Friday, July 01, 2005

July 1 in Hong Kong History

Most of us in Hong Kong are made aware of the significance July 1st in the city's history by the public holiday we get today. It is of course the anniversary of the day Britain returned the city to China in 1997 after 156 years of rule. Now, unquestionably, this was an important and significant day. But we at Walk the Talk would argue that while an interesting date, it is the anniversary of perhaps a more interesting event that had a far greater impact on the course of history.

On July 1, 1832, a new limited partnership company was created - and its name was Jardine, Matheson. You'll find George Chinnery's excellent renditions of the two most important Europeans on the China Coast on this page - William Jardine to the left, and James Matheson below. No other company has ever had as great an impact on Hong Kong as Jardines, "the Princely Hong", as it was called for much of its history. It was not an entirely new company - it had previously been known as Cox and Beale (then an importer of cuckoo clocks and furs), then later in the 1820s, as Magniac and Company. It had been in the early '20s that the Magniac brothers had invited William Jardine, a Scotsman from Dumfries previously a surgeon in the employ of the British East India Company to join their firm as a junior partner. They saw him for what he was - an extraordinary talent in trade, particularly in the increasingly popular line of opium. As Jardine had once said himself of opium, "a more gentlemanlike speculation, I do not know of." He not only had a brilliant sense of timing, but had the determination to follow his business through, and additionally had excellent contacts with the Parsee traders in Bombay and Bengal (he had met Cowasjee as a young man while both were shipwrecked by the French navy during the Napoleonic Wars).

Soon after, the eldest Magniac brother, Charles, died in Paris. The next in line, Daniel Magniac, was forced to resign from the firm following his marriage, scandalous at the time, to his Indian Eurasian mistress. The sole remaining Magniac, Hollingworth, realized that Jardine had the better head for business and opted to become a silent partner. The firm by the mid1820s had become renamed as Magniac, Jardine and Company. As head partner of the firm, he invited another Scotsman to join his firm - James Matheson, the son of a baronet with keen business skills but frustrated by his previous partnerships with unreliable merchants. On July 1, 1832, this partnership between just the two men (Hollingworth was bought out) was born, creating the world's most powerful company of that day.
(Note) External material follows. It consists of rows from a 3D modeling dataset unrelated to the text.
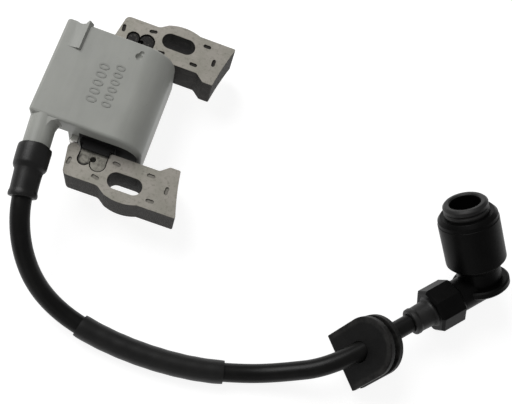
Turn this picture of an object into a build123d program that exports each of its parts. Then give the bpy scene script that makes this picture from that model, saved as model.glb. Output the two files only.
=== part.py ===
"""Ignition coil for a small engine: laminated core, potted coil case, high-tension cable, shroud grommet and plug cap.

Millimetres. The legs of the core reach along +X towards the flywheel, the lower leg is at -Y, and +Z is
square to the laminations. The coil lies on the open back of its case, which is z = 0.
"""

from build123d import *
import math
import os

os.makedirs("parts", exist_ok=True)

# ---------------------------------------------------------------- driving dimensions
# core
STACK = 16.0  # height of the lamination stack
CORE_Z = 6.0  # underside of the stack
CORE_TOP = CORE_Z + STACK
SLOT_SPACING = 60.0  # between the two mounting slots, along Y
SLOT_X = 9.2
SLOT_WIDTH = 6.4  # for an M6 screw
SLOT_LENGTH = 13.0
HALF_LENGTH = 30.6  # pole tips at +X, case end at -X
LEG_INNER_Y = 21.0
LEG_OUTER_Y = 34.0
POLE_OUTER_Y = 36.2
BOSS_Y = 37.4
SHOE_INNER_Y = 18.3
SHOE_TOE_X = 26.6
POLE_RADIUS = 110.0  # flywheel rim plus air gap
ARM_HEAD_R = 2.3
ARM_HEAD = (-12.4, 23.7)
STAKE_LENGTH, STAKE_WIDTH, STAKE_DEPTH = 3.0, 1.3, 0.5
STAKES = [(-1.5, 31.3, 12), (4.0, 24.0, 8), (19.8, 33.1, 0), (17.1, 23.9, 0), (24.2, 27.4, 90), (-12.4, 28.6, 96)]

# centre limb, and the pocket that it is pressed into at each leg
LIMB_LEFT, LIMB_RIGHT = -10.1, 0.6
LIMB_FIT = 0.1
LIMB_DROP = 0.5  # the limb's faces sit this much inside the stack
LOBE_LEFT = (-7.7, 26.1, 2.5)  # x, y and radius of the pocket's lobes
LOBE_RIGHT = (-2.4, 26.3, 3.1)
LOBE_GAP = 0.35
RIVET_HOLE = (-4.6, 25.2, 1.1)

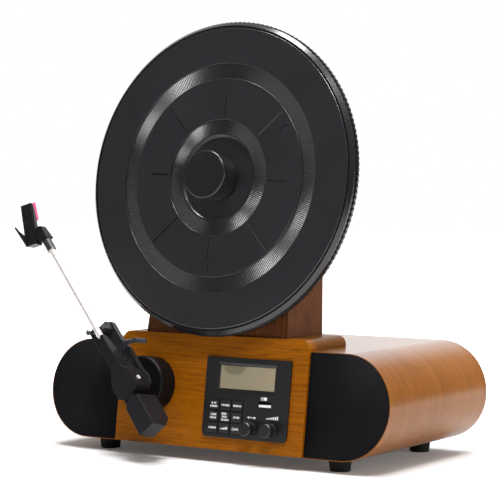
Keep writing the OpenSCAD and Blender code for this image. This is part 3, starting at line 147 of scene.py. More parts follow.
class Dress:
    """A material or a world under construction."""

    def __init__(self, name: str, world: bool = False) -> None:
        """Starts with no nodes.

        Args:
            name: What the material is called.
            world: Whether it is the world round the player instead.
        """
        self.material = (bpy.data.worlds if world else bpy.data.materials).new(name)
        self.material.use_nodes = True
        self.tree = self.material.node_tree
        self.tree.nodes.clear()

    def node(self, kind: str, settings: dict | None = None, inputs: dict | None = None) -> bpy.types.Node:
        """Adds a node with its settings, then the values or links of its sockets.

        Args:
            kind: Blender's name for the node's type.
            settings: The node's own settings.
            inputs: For a socket's name or number, a value, a socket or a Signal.

        Returns:
            The new node.
        """
        made = self.tree.nodes.new(kind)
        for key, value in (settings or {}).items():
            setattr(made, key, value)
        for key, value in (inputs or {}).items():
            if isinstance(value, Signal):
                value = value.socket
            if isinstance(value, bpy.types.NodeSocket):
                self.tree.links.new(value, made.inputs[key])
            elif isinstance(value, tuple) and made.inputs[key].type == "RGBA":
                made.inputs[key].default_value = (*value, 1)
            else:
                made.inputs[key].default_value = value
        return made

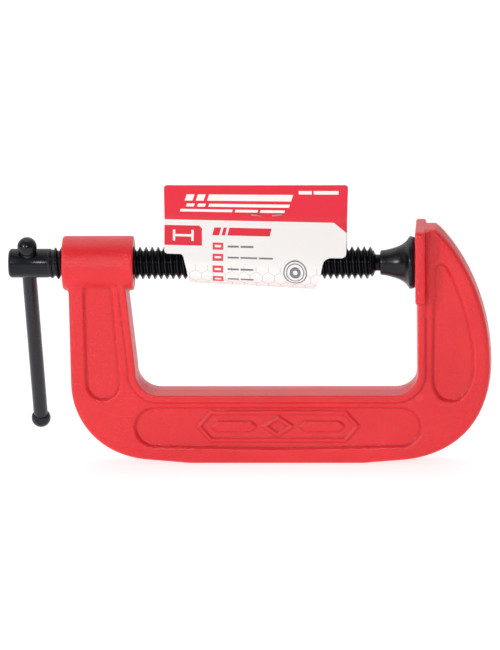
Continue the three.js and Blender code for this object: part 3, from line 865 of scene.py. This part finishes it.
slope = add(tree, "ShaderNodeVectorMath", {0: folded.outputs[0], 1: (0.5, math.sqrt(3) / 2, 0)},
            operation="DOT_PRODUCT")
sides = add(tree, "ShaderNodeSeparateXYZ", {"Vector": folded.outputs[0]})
rim_value = add(tree, "ShaderNodeMath", {0: slope.outputs["Value"], 1: sides.outputs["X"]},
                operation="MAXIMUM")
printed = ink(paper.outputs["Color"], "#D3D1D4", within(rim_value.outputs[0], [(0.47, 0.6)]),
              within(DOWN, [(34, 44.8), (50, 60)]))

HEADER = 15.1  # depth of the red header
printed = ink(printed, RED, within(DOWN, [(-1, HEADER), (STRIP - HEADER, STRIP + 1)]))
printed = ink(printed, RED, within(DOWN, [(HEADER - 0.1, HEADER + 4)]),
              within(slanted(-1.25), [(24.5 - 1.25 * HEADER, 40)]))
printed = ink(printed, RED, within(DOWN, [(17.5, 25.9)]), within(ACROSS, [(-60, -29.8)]))
printed = ink(printed, PAPER, within(DOWN, [(17.4, 18.9)]),
              within(slanted(-1), [(-31 - 17.5, -10)]))
# The header's plain bars, and a dimension mark in the size panel.
printed = ink(printed, PAPER, within(DOWN, [(3.9, 6.6)]),
              within(slanted(0.35), [(-34.6, -31.4), (-30, -26.8), (-25.4, 9.2)]))
printed = ink(printed, PAPER, within(DOWN, [(7.9, 9.2)]),
              within(slanted(0.35), [(-33.2, -30), (-28.6, -25.4), (-24, 9.2)]))
printed = ink(printed, PAPER, within(DOWN, [(10.3, 11.4)]),
              within(slanted(0.35), [(-35, -13.5), (-12.4, -3), (-2, 8)]))
printed = ink(printed, PAPER, within(DOWN, [(2.3, 3.7)]),
              within(ACROSS, [(10.1, 15.5), (16.3, 26.5)]))
printed = ink(printed, PAPER, within(DOWN, [(21.2, 22.2)]), within(ACROSS, [(-41, -34)]))
printed = ink(printed, PAPER, within(DOWN, [(19.4, 24)]),
              within(ACROSS, [(-41.8, -40.8), (-34.2, -33.2)]))
# The headline bar, four small panels, and a plain grey bar of type beside each.
printed = ink(printed, RED, within(DOWN, [(18.1, 21.4)]),
              within(slanted(0.25), [(-20.2, -17.4), (-16.4, -15), (-14, 3.4)]))
icons = [(24.4, 27.4), (29.1, 32.1), (34.0, 36.9), (38.6, 41.5)]
printed = ink(printed, "#E8414C", within(DOWN, icons), within(ACROSS, [(-25.4, -21)]))
printed = ink(printed, PAPER, within(DOWN, [(a + 1, b - 1) for a, b in icons]),
              within(ACROSS, [(-24.5, -21.9)]))
printed = ink(printed, GREY, within(DOWN, [(25.55, 26.35), (34.95, 35.7), (39.4, 40.2)]),
              within(ACROSS, [(-19.2, -14.6), (-13.9, -8.6)]))
printed = ink(printed, GREY, within(DOWN, [(30.2, 31)]),
              within(ACROSS, [(-19.2, -14.6), (-13.9, -7), (-6.3, -0.6)]))
# A round mark: a ring round a plain nut.
centre = add(tree, "ShaderNodeVectorMath", {0: sheet, 1: (8.6, 35.9, 0)}, operation="DISTANCE")
printed = ink(printed, "#7D7B80", within(centre.outputs["Value"],
                                         [(4.35, 4.9), (3.3, 3.75), (0.95, 2.3)]))
# A dull mauve band round the bottom of the fold: painted shade where the loop turns under.
printed = ink(printed, "#CB5A70", within(DOWN, [(45.7, 49.5)]))
printed = ink(printed, GREY, within(DOWN, [(63, 64), (66, 67), (69, 70), (72, 73)]),
              within(ACROSS, [(-38, -12), (-8, 20)]))
tooth_bump = add(tree, "ShaderNodeBump", {"Height": fibre.outputs["Fac"],
                                          "Distance": 0.01 * MM, "Strength": 0.3})
tree.links.new(printed, shader.inputs["Base Color"])
tree.links.new(tooth_bump.outputs["Normal"], shader.inputs["Normal"])
shader.inputs["Roughness"].default_value = 0.48
shader.inputs["Specular IOR Level"].default_value = 0.35

# The bare grey-white board at its cut edges and inside the fold.
board, tree, shader, place = new_material("uncoated board, cut edge")
fluff = add(tree, "ShaderNodeTexNoise", {"Vector": place, "Scale": 1 / (0.25 * MM), "Detail": 4})
stock = add(tree, "ShaderNodeValToRGB", {"Fac": fluff.outputs["Fac"]})
stock.color_ramp.elements[0].color = linear("#CFCBC6")
stock.color_ramp.elements[1].color = linear("#E6E3DF")
tree.links.new(stock.outputs["Color"], shader.inputs["Base Color"])
shader.inputs["Roughness"].default_value = 0.85

card.name = "printed_hang_card"
card.data.materials.clear()
card.data.materials.append(print_finish)
card.data.materials.append(board)
modify(card, "SOLIDIFY", thickness=BOARD * MM, offset=0, use_even_offset=True,
       material_offset=1, material_offset_rim=1)
select(card)
bpy.ops.object.shade_smooth_by_angle(angle=math.radians(40))
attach(card, "frame")
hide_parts("hang_card")
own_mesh(card)

# ---- Staple ----
# A zinc-plated steel wire staple: its crown is behind the card, and its two legs come
# through and are clinched inwards in front.
staple_low, staple_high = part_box("staple")
WIRE = 0.3
STAPLE_Z = (staple_low.z + staple_high.z) / 2 / MM
leg_left, leg_right = staple_low.x / MM + WIRE, staple_high.x / MM - WIRE
back, front = 0.55 + WIRE, -0.62 - WIRE  # the wire's middle, behind and before the card
bend = 0.55  # radius of the wire's middle round each corner


def clinched(x, inwards):
    """One leg's points, from where the crown turns to the leg's clinched tip."""
    around = [(x + inwards * (bend - px), back - bend + py)
              for px, py in arc(0, 0, bend, 90, 0, 5)]
    folded_over = [(x + inwards * (bend - px), front + bend + py)
                   for px, py in arc(0, 0, bend, 0, -90, 5)]
    tip = [(x + inwards * 2.4, front - 0.06), (x + inwards * 3.4, front + 0.02),
           (x + inwards * 4, front + 0.2)]
    drop = [0] * len(around + folded_over) + [-0.12, -0.2, -0.3]
    return [(px, py, STAPLE_Z + dz) for (px, py), dz in zip(around + folded_over + tip, drop)]


path = clinched(leg_left, 1)[::-1] + clinched(leg_right, -1)
bpy.ops.object.select_all(action="DESELECT")
bpy.ops.curve.primitive_bezier_curve_add()
staple = bpy.context.object
staple.data.splines.clear()
spline = staple.data.splines.new("POLY")
spline.points.add(len(path) - 1)
for point, spot in zip(spline.points, path):
    point.co = (*(Vector(spot) * MM), 1)
staple.data.bevel_depth = WIRE * MM
staple.data.bevel_resolution = 4
staple.data.use_fill_caps = True
bpy.ops.object.convert(target="MESH")
staple = bpy.context.object
bpy.ops.object.mode_set(mode="EDIT")
bpy.ops.mesh.select_all(action="SELECT")
bpy.ops.mesh.remove_doubles(threshold=MM / 1000)
bpy.ops.object.mode_set(mode="OBJECT")

zinc, tree, shader, place = new_material("zinc-plated steel wire")
drawn = add(tree, "ShaderNodeTexNoise", {"Vector": place, "Scale": 1 / (0.5 * MM), "Detail": 3})
dull = add(tree, "ShaderNodeMapRange", {"Value": drawn.outputs["Fac"], "To Min": 0.25,
                                        "To Max": 0.5})
tree.links.new(dull.outputs["Result"], shader.inputs["Roughness"])
shade = add(tree, "ShaderNodeValToRGB", {"Fac": drawn.outputs["Fac"]})
shade.color_ramp.elements[0].color = linear("#8D8E90")
shade.color_ramp.elements[1].color = linear("#C4C5C7")
tree.links.new(shade.outputs["Color"], shader.inputs["Base Color"])
shader.inputs["Metallic"].default_value = 1
dress(staple, "wire_staple", zinc, 40)
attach(staple, "frame")
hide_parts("staple")
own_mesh(staple)
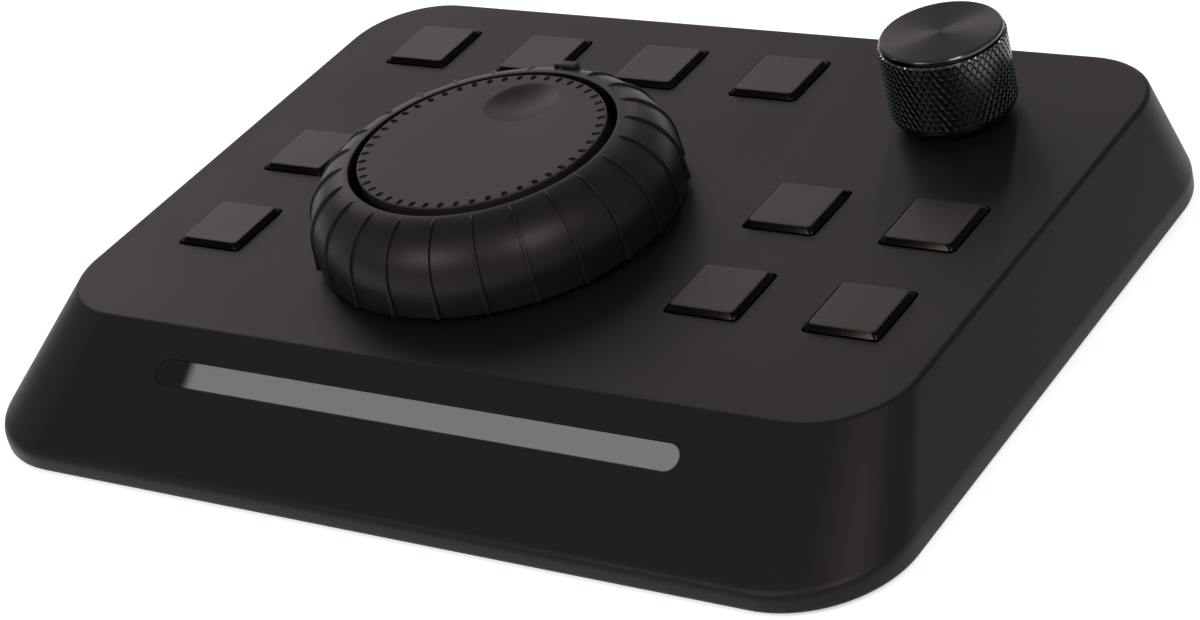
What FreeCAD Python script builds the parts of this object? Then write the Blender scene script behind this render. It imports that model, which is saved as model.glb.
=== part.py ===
"""Desk macro keypad: ten keys, a jog disc in a sprung shuttle ring, a push knob and a light bar.

Millimetres. The origin is on the desk, under the middle of the housing. +X is right,
+Y is towards the back and +Z is up. Every piece is written to parts/ as its own STEP file.
"""
import FreeCAD
import Part
import math
import os

from FreeCAD import Placement, Rotation, Vector

UP = Vector(0, 0, 1)
SIDEWAYS = Vector(1, 0, 0)
MARGIN = 1.0    # how far a cutter runs past what it cuts
OVERLAP = 0.1   # how far one form runs into another that it is fused with

# Housing
BASE_WIDTH = 177.2
BASE_DEPTH = 132.6
HOUSING_HEIGHT = 17.9
RIM_HEIGHT = 3.3
SIDE_SLOPE_RUN = 6.25
FRONT_SLOPE_RUN = 22.3
BACK_SLOPE_RUN = 0.95
BASE_CORNER_RADIUS = 18.6
TOP_CORNER_RADIUS = 15.3
TOP_EDGE_EASE = 0.45
RIM_CREASE_RADIUS = 2.0
RIM_FOOT_EASE = 0.5
CREASE_STEPS = 2
CORNER_STEPS = 3
REBATE_DEPTH = 2.6
WALL = 2.2
PANEL_THICKNESS = 2.2

# Base plate, feet and screws
PLATE_THICKNESS = 2.0
PLATE_CLEARANCE = 0.2
FOOT_RADIUS = 6.0
FOOT_PROUD = 1.0
FOOT_INSET_X = 16.0
FOOT_INSET_Y = 15.0
SCREW_RADIUS = 1.25
SCREW_HEAD_RADIUS = 2.3
SCREW_HEAD_HEIGHT = 1.2
SCREW_CLEARANCE = 0.05
SCREW_HOLE_CLEARANCE = 0.1
SCREW_HEAD_CLEARANCE = 0.25
SCREW_GRIP = 5.5
SCREW_END_GAP = 1.0
SCREW_SEAT_DEPTH = 2.0
BOSS_WALL = 1.9
PAD_WALL = 1.9
SCREW_INSET_X = 12.0    # from the circuit board's edges to the screws
SCREW_INSET_FRONT = 5.0
SCREW_INSET_BACK = 5.5

# Circuit board
BOARD_TOP = 8.0
BOARD_THICKNESS = 1.6
BOARD_INSET_X = 10.6    # from the housing's foot to the board's edge
BOARD_INSET_FRONT = 26.3
BOARD_INSET_BACK = 4.8
BOARD_CORNER_CUT = 4.0
CONTROLLER_SIZE = 7.0
CONTROLLER_X = 22.0
CONTROLLER_Y = 30.0
REGULATOR_WIDTH = 5.0
REGULATOR_DEPTH = 4.0
CHIP_SPACING = 10.0
CHIP_HEIGHT = 0.9

# Keys
KEY_PITCH = 25.4
ROW_PITCH = 25.1
KEY_COLUMNS = 6
COLUMNS_SHIFT = 1.2     # how far the key columns stand to the right of the middle
BACK_ROW_INSET = 17.4   # from the housing's foot at the back to the back row
MIDDLE_ROW_Y = 10.1
KEY_TOP = 11.7
KEY_FLARE = 0.8
KEY_PROUD = 1.0
KEY_CORNER_CUT = 0.9
KEY_CLEARANCE = 0.3
KEY_WALL = 1.3
KEY_CEILING = 1.3
KEY_FLANGE = 0.75
KEY_FLANGE_THICKNESS = 1.0
KEY_STOP_GAP = 0.3
KEY_POST_SIZE = 3.4
KEY_RIB_WIDTH = 0.8
KEY_TRAVEL = 0.7
GUIDE_WALL = 1.0
GUIDE_CLEARANCE = 0.35
GUIDE_DEPTH = 3.2
SWITCH_SIZE = 6.0
SWITCH_HEIGHT = 3.4
SWITCH_CHAMFER = 0.4
PLUNGER_SIZE = 2.4
PLUNGER_PROUD = 1.2
PLUNGER_SEAT = 0.4
PLUNGER_CLEARANCE = 0.06

# Dial, with its centre midway between the two side rows of keys
RING_LIP_RADIUS = 23.1
RING_LIP_WIDTH = 0.5
RING_TOP = 15.1
RING_WAIST_RADIUS = 31.9
RING_WAIST_HEIGHT = 5.0
RING_FOOT_RADIUS = 31.9
RING_GAP = 0.9
RING_WALL = 2.4
RING_WEB_HEIGHT = 7.0
RING_WEB_THICKNESS = 1.6
RING_HUB_RADIUS = 6.5
RING_HUB_FOOT = 4.0
SHOULDER_STEPS = 4
FIN_COUNT = 24
FIN_START_RADIUS = 24.4
FIN_PROUD = 0.4
FIN_ROOT = 0.8
FIN_TIP_RADIUS = 32.6
FIN_TIP_HEIGHT = 1.3
FIN_TOP_WIDTH = 0.4
FIN_FOOT_WIDTH = 1.3
POINTER_WIDTH = 4.6
POINTER_INNER_RADIUS = 25.4
POINTER_OUTER_RADIUS = 27.3
POINTER_TOP = 15.3
POINTER_FALL = 0.1
DISC_RADIUS = 21.5
DISC_TOP = 15.5
DISC_THICKNESS = 2.2
DISC_EDGE_EASE = 0.35
DISC_SKIRT_WALL = 1.5
DISC_SKIRT_DEPTH = 2.4
DIMPLE_RADIUS = 6.4
DIMPLE_DEPTH = 1.25
DIMPLE_OFFSET = 12.3
DIMPLE_STEPS = 3
JOG_HUB_RADIUS = 4.5
JOG_HUB_DEPTH = 4.2
JOG_RIB_COUNT = 6
JOG_RIB_WIDTH = 1.2
JOG_RIB_DEPTH = 1.6
JOG_SHAFT_RADIUS = 2.0
SLEEVE_RADIUS = 3.2
RUNNING_CLEARANCE = 0.05
SHAFT_BED = 1.5
SHAFT_FLAT = 0.6
DIAL_BODY_SIZE = 19.0
DIAL_BODY_CUT = 1.5
BODY_PANEL_GAP = 0.2
DIAL_BUSH_RADIUS = 4.6
DIAL_BUSH_PROUD = 3.6
BUSH_HOLE_CLEARANCE = 0.15
SPRING_RADIUS = 9.6
SPRING_WIRE = 0.8
SPRING_HEIGHT = 1.7
PEG_RADIUS = 1.0
FIXED_PEG_OFFSET = 12.6
FIXED_PEG_HEIGHT = 2.4
MOVING_PEG_OFFSET = 15.2
PEG_CLEARANCE = 0.1
SPRING_LEG_END = 16.6

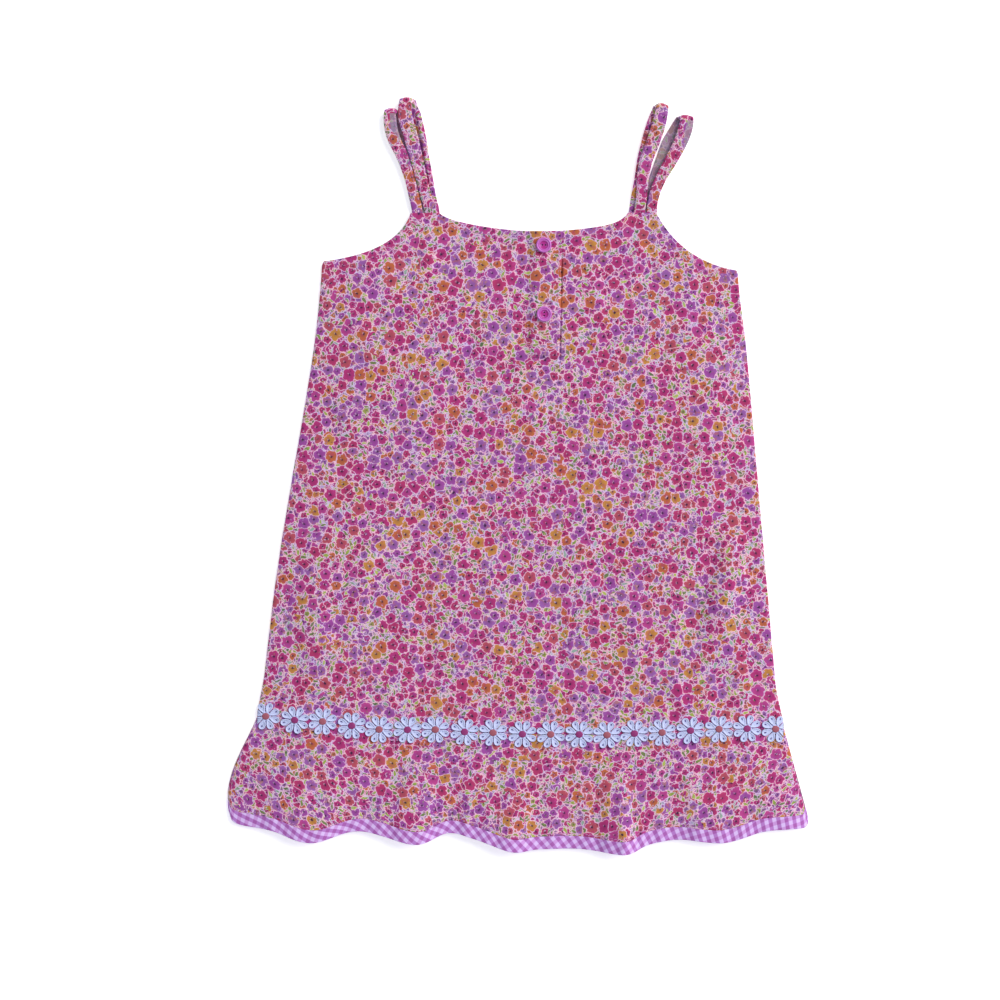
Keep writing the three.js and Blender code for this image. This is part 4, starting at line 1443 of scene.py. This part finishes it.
print("points of a turned button:", len(lathe(BUTTON_PROFILE, BUTTON_SIDES)[0]))

# %% Buttons
# Name, place on the dress, and turn of its two holes
BUTTONS = [("button_upper", 8.6, 154.9, 0.0), ("button_lower", 9.9, 108.5, math.pi / 2)]
BUTTON_RADIUS = 5.2
BUTTON_SEAT = 1.8  # height of its underside above the front
# The inner ring and the well: where each fades in, and how much of the sunk colour each adds
BUTTON_RING, RING_SUNK = (3.6, 3.9), 0.32
BUTTON_WELL, WELL_SUNK = (2.5, 2.85), 0.68
HOLE = [(0.0, -1.0), (0.6, -1.0), (0.6, 4.0), (0.0, 4.0)]
HOLE_OUT = 1.05  # from the button's middle
SHANK = [(0.0, -0.9), (0.9, -0.9), (0.75, -0.3), (0.9, 0.2), (0.0, 0.2)]


def placed(x, y, z, turn):
    """Matrix that turns a small part and carries it to its place, in metres."""
    return Matrix.Translation(Vector((x, y, z)) * MM) @ Matrix.Rotation(turn, 4, "Z")


def sewn_button(name, x, y, turn):
    """A button and the thread that holds it."""
    seat = max(float(panel_top(x, y + end * BUTTON_RADIUS)) for end in (-1, 1)) + BUTTON_SEAT
    points, faces = lathe(BUTTON_PROFILE, BUTTON_SIDES)
    wider = BUTTON_RADIUS / max(radius for radius, _ in BUTTON_PROFILE)
    points = points * (wider, wider, 1.0)
    disc = plain_object(name + "_disc", points, faces, plastic)
    radius = np.hypot(points[:, 0], points[:, 1])
    ring, well = (1 - smooth(radius, *border) for border in (BUTTON_RING, BUTTON_WELL))
    give(disc, "sunk", RING_SUNK * ring + WELL_SUNK * well)
    hole, hole_faces = lathe(HOLE, THREAD_SIDES)
    holes = gathered([(hole + (side * HOLE_OUT, 0.0, 0.0), hole_faces) for side in (-1, 1)])
    drill = plain_object(name + "_drill", *holes, plastic)
    cut = disc.modifiers.new("holes", "BOOLEAN")
    cut.operation = "DIFFERENCE"
    cut.solver = "EXACT"
    cut.object = drill
    as_plain_mesh(disc)
    bpy.data.objects.remove(drill)
    sewn = plain_object(name + "_thread", *lathe(SHANK, THREAD_SIDES), button_thread)
    for part in (disc, sewn):
        part.data.transform(placed(x, y, seat, turn))
    return disc, sewn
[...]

It controlled one-third of all seaborne trade to China - all trade. Their dominance of the opium business in particular made them extremely wealthy men. But their power was only fully demonstrated after Lin Zexu seized 20,000 chests of opium from foreign firms in Canton. Jardine's ability to influence Parliament, in particular having the ear of Foreign Secretary Lord Palmerston - enabled him to convince Britain to go to war with China. Under the auspices of the "Jardine" plan, as it was called, warships were dispatched to China. The conclusion of that war of course brought about the cession of the island of Hong Kong and the beginning of our city.

There is a marvellous symmetry to today's two anniversaries - one being creation of a drg-trading firm (to be fair they got out of the opium business in the 1870s) that would prompt Britain to secure its own deep-water harbour in Hong Kong, and the other being Britain handing back its spoils from the Opium Wars. They are bookends to a history that saw the elevation of our megapolis from dubious, insalubrious beginnings on a "barren rock".

We discuss these issues in both our Central and Tsim Sha Tsui audio walks, and pose the question: Hong Kong was founded by drug dealers and yet today is a wealthy, safe and modern city; do the ends justify the means? And does this Machiavellian spirit continue to linger on in the city today?